Mitigation strategies exist but add cost. Diffuser systems spread brine over wider areas. Some plants dilute brine with power plant cooling water before discharge. Emerging research explores extracting valuable minerals—lithium, magnesium, and potassium—from brine concentrate, potentially turning a waste stream into a revenue source.

Chemical Concerns

Pre-treatment chemicals including coagulants, antiscalants, and biocides enter the discharge stream. Advanced plants increasingly adopt ultrafiltration pre-treatment to reduce chemical use. The shift matters. Coastal ecosystems near intakes and outfalls bear the consequences of design choices made on land.

Emerging Technologies Reshaping the Field

The next generation of desalination aims to break through current energy floors. Several approaches show promise in pilot and demonstration stages.

Forward osmosis uses a draw solution to pull water across a membrane, requiring less pressure
Graphene oxide membranes could theoretically filter water 10 times faster than polyamide
Solar-powered desalination integrates photovoltaic arrays directly with RO systems
Capacitive deionization uses electrical fields to remove ions, best suited for brackish water

None of these has yet reached the scale or cost-effectiveness of conventional RO. But research funding is accelerating. The global desalination market is projected to exceed $32 billion annually by 2028.
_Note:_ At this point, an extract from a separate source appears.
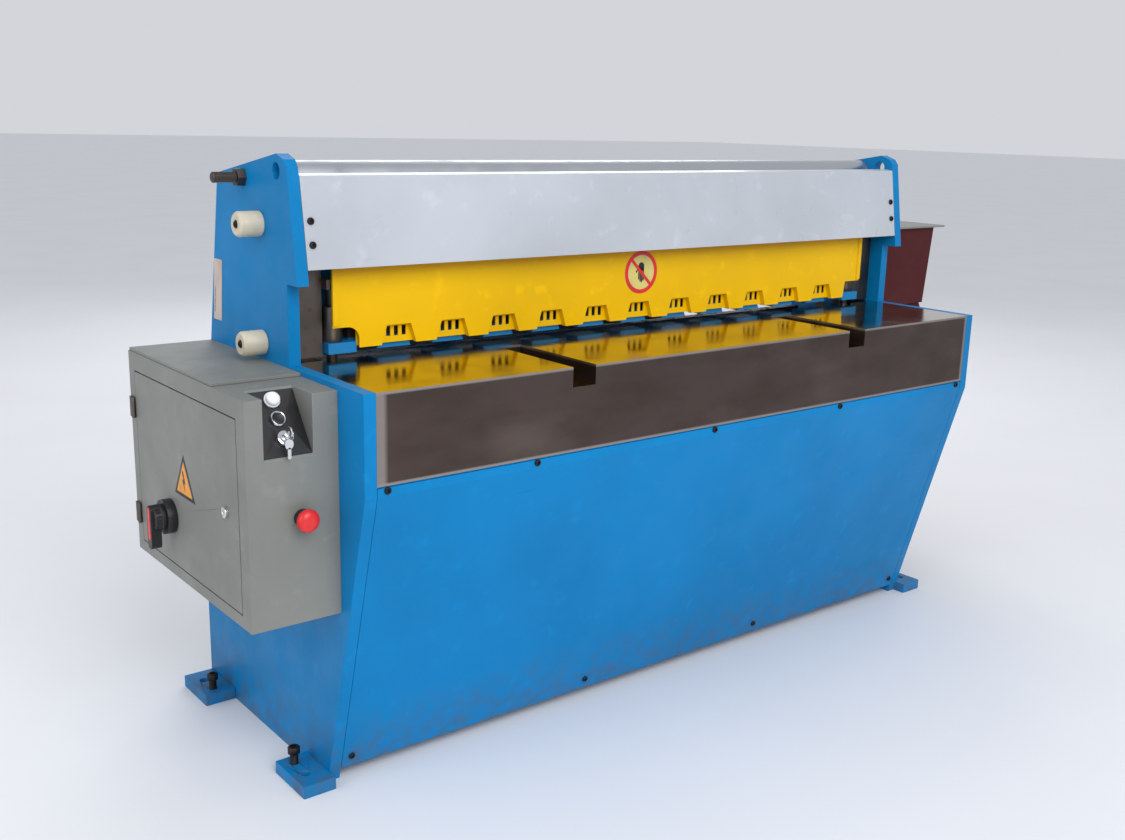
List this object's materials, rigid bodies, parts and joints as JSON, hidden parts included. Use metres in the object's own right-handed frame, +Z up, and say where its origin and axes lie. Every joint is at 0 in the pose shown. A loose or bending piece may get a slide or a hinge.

Strategic Realities for Water-Scarce Nations

Desalination is not a silver bullet. It demands significant energy, capital, and technical expertise. Nations pursuing it must weigh the cost against alternatives: water recycling, conservation, improved irrigation efficiency, and watershed management. In practice, most water-secure countries use a portfolio approach, blending desalination with demand management and conventional supply.

Yet for island nations, arid coastal cities, and regions where climate change is shrinking freshwater supplies, desalination has shifted from luxury to necessity. The technology works. The challenge now is making it affordable, sustainable, and accessible to the communities that need it most.